Dans un entretien au Parisien, le Directeur Général de la Police Nationale Frédéric Veaux a fait part des insomnies que lui cause le fait de savoir qu’un policier mis en examen est en détention provisoire. « De façon générale, je considère qu’avant un éventuel procès, un policier n’a pas sa place en prison, même s’il a pu commettre des fautes ou des erreurs graves dans le cadre de son travail » a-t-il déclaré. Certes, l’article 6 de la Déclaration des Droits de l’Homme et du Citoyen de 1789, dispose que « la loi doit être la même pour tous » mais enfin, il est grand temps de remiser ces vieux principes au rayon des antiquités. Et le DGPN d’ajouter : « Il faut se donner les moyens techniques et judiciaires pour que ce fonctionnaire de police retrouve la liberté. » La séparation des pouvoirs, une autre vieillerie.
Frédéric Veaux a immédiatement reçu le soutien du préfet de police de Paris, Laurent Nuñez, qui fut secrétaire d’État auprès du ministre de l’Intérieur de 2018 à 2020 et qui supervisa à ce titre la campagne d’éborgnage et de mutilations contre les gilets jaunes.
Nous voici donc en ce mois de juillet 2023 avec les deux plus hauts responsables de la police nationale qui remettent en cause une décision de justice. Soit le ministre de l’Intérieur ne dirige plus son ministère, soit plus probablement ces deux hauts fonctionnaires ont reçu l’aval de Gérald Darmanin avant de faire ces déclarations. On se souvient en effet que ce dernier avait participé en mai 2021 à une manifestation devant l’Assemblée Nationale lors de laquelle le secrétaire général du syndicat Alliance avait déclaré devant des milliers de policiers factieux : « Le problème de la police, c'est la Justice ». Lors de cette même manifestation, le responsable du syndicat Unité-SGP Police des Yvelines annonçait la couleur : « Si cette mobilisation s’avère efficace et très forte, les digues céderont, les digues, c’est-à-dire, les contraintes de la Constitution. »
Selon Le Parisien, Gérald Darmanin, n’a pas digéré de ne pas avoir été nommé Premier ministre : « Il se sent trahi, il est dégoûté, il ne va pas se laisser humilier longtemps ». En mai 1958, les généraux d’Alger firent nommer De Gaulle à Matignon pour abattre la IVème République. La haute hiérarchie policière serait-elle à la manœuvre pour contraindre Emmanuel Macron à nommer leur homme-lige au même poste et enfin faire « céder les digues » ?

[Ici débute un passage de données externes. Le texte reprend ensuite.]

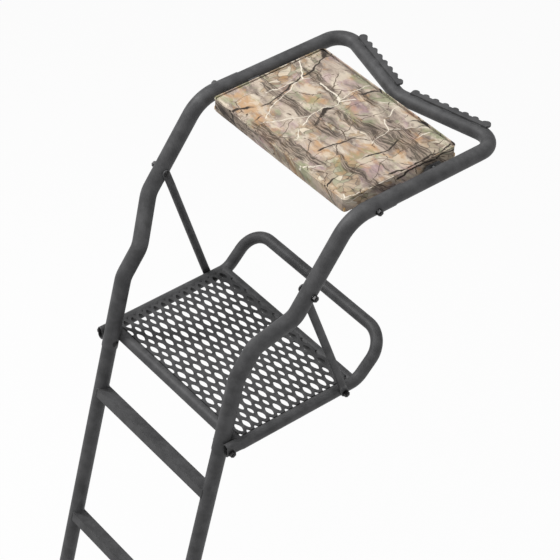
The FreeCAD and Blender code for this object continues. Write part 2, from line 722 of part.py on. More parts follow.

Karl Marx écrivait dans Le 18 Brumaire de Louis Bonaparte : « Hegel fait remarquer quelque part que, dans l'histoire universelle, les grands faits et les grands personnages se produisent, pour ainsi dire, deux fois. Il a oublié d'ajouter : la première fois comme tragédie, la seconde comme farce. Caussidière pour Danton, Louis Blanc pour Robespierre, (...), le neveu pour l'oncle. »
La farce a-t-elle commencé ?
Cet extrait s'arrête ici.